Another surprise was that the authors chose to do a NJ analysis for the combined dataset, as well as a Bayesian analysis. If I understood correctly, the tree shown in Fig 2 is the NJ tree, why is that? It has been shown time and again that NJ is not a particularly good method for estimating phylogenetic relationships, and it would be preferable to report the results of a maximum likelihood and/or Bayesian analysis. The deeper nodes seem to have no support from the Bayesian analysis, is that because the topology was different? Outgroups are reported to be saturniids in related subfamilies, however the tree in Fig 2 has Bombyx mori and the sphingid Theretra, distant relatives to Saturniidae (with 3 markers, maybe too distant). I would suggest rerunning the phylogenetic analyses with IQ-Tree and MrBayes with appropriate outgroups.

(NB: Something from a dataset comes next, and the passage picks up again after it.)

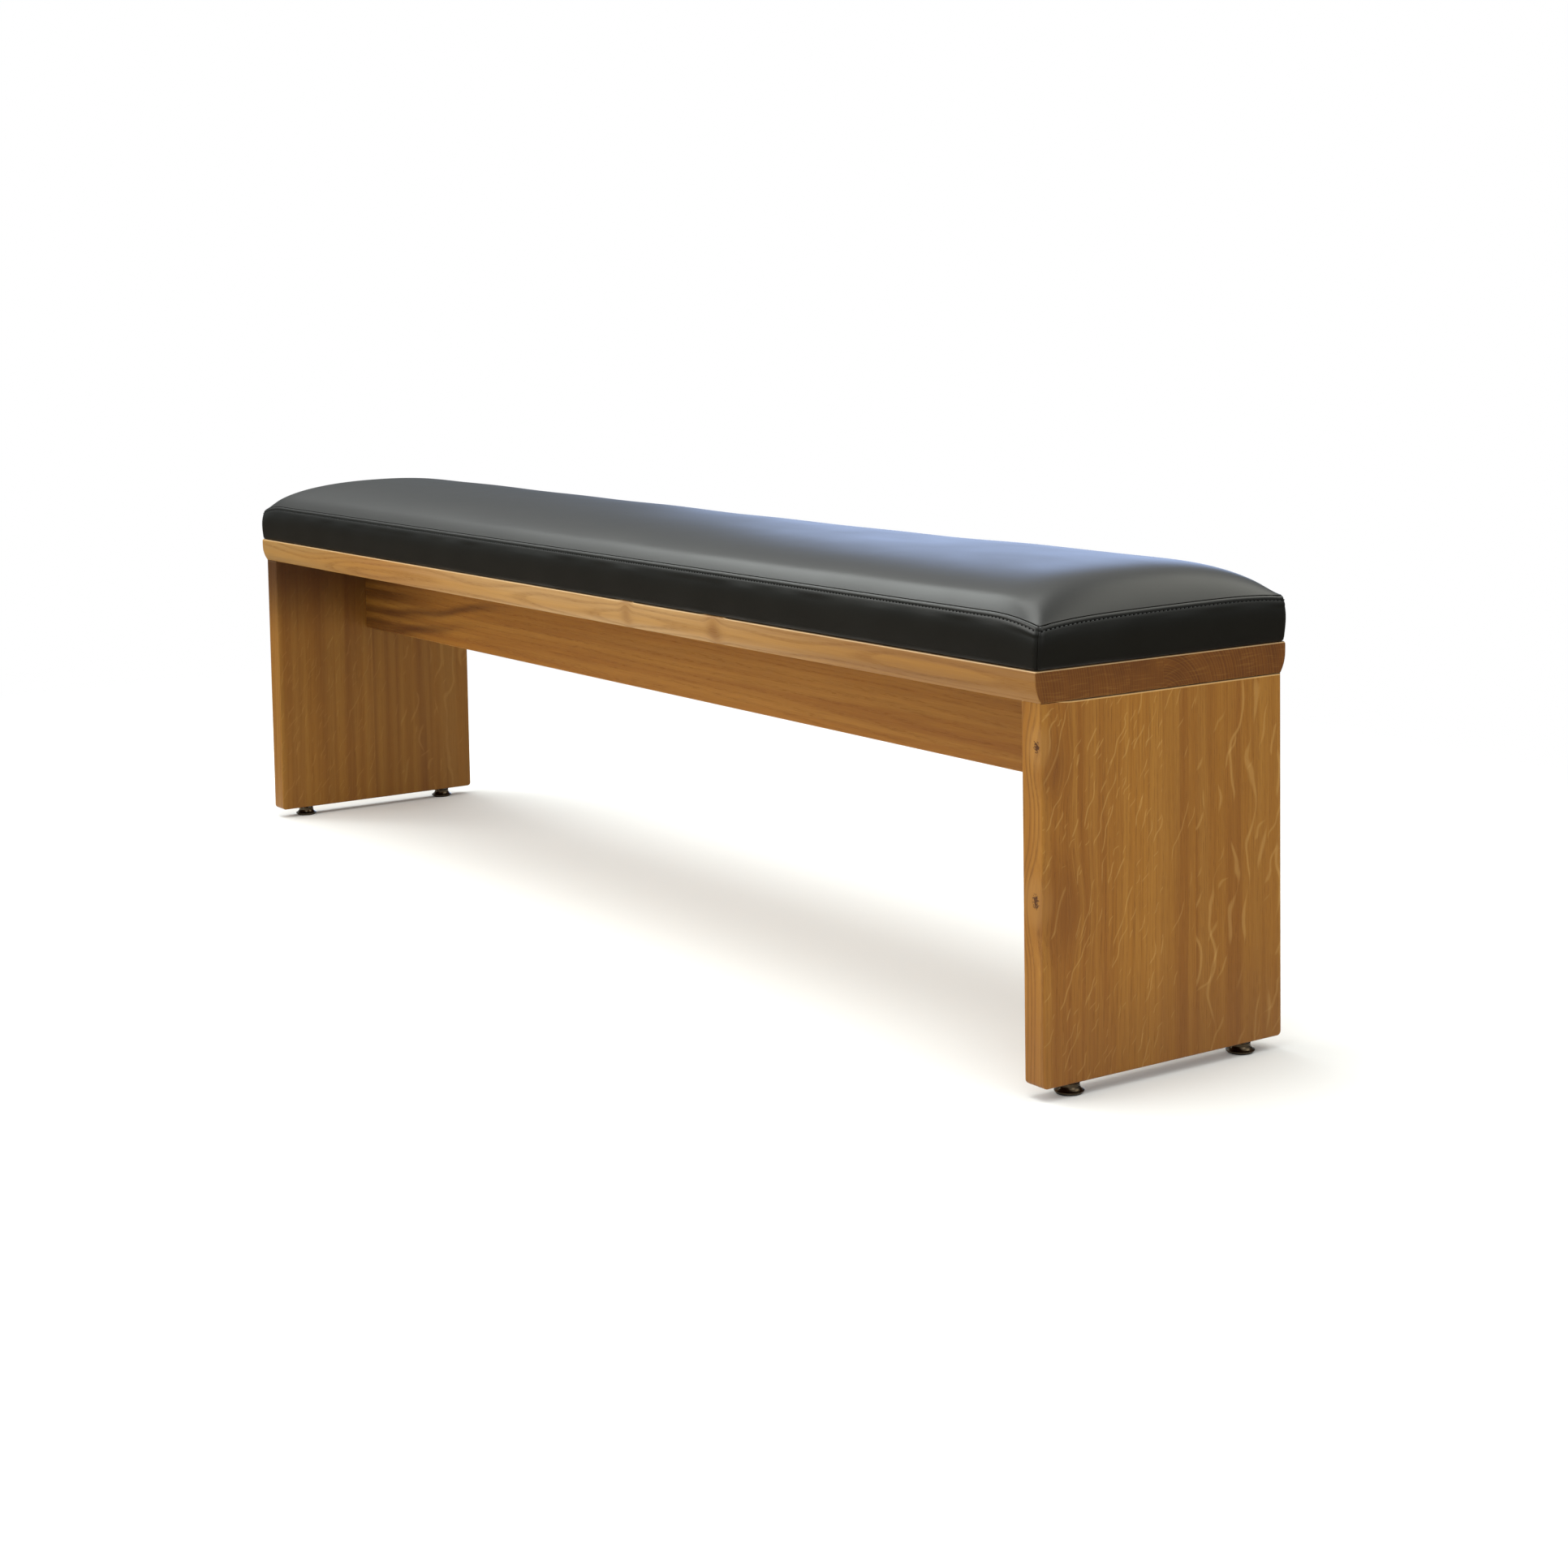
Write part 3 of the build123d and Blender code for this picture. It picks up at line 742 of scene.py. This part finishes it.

Finally, the use of a molecular clock rate for the timing of divergence analyses, especially a rate that was estimated 25 years ago based on minimal data, is perhaps not the way to do things in the 2020s. Why have the authors not attempted to estimate times of divergence based on calibrations from published studies? E.g. Kawahara et al (2019, PNAS) include Attacus, Saturnia, Actias, and Hemileucinae representatives. Their estimates for times of divergence of these lineages can be used as secondary calibrations in the authors own dataset to get estimates of COI rates for each genus separately. Very easy to get these values from BEAST. This would not change the qualitative results of the different lineages having different times of divergence, but the quantitative results will likely change (the times of divergence).

Validity of the findings

The main findings, that different lineages have different histories, with some lineages diverging from mainland lineages a long time ago, vs those lineages that are still very close to mainland lineages, will probably remain after re-analysis of the data. This is an interesting result, expected to some degree, but good to show. There are also some surprises with e.g. the Attacus lineages being so divergent form each other.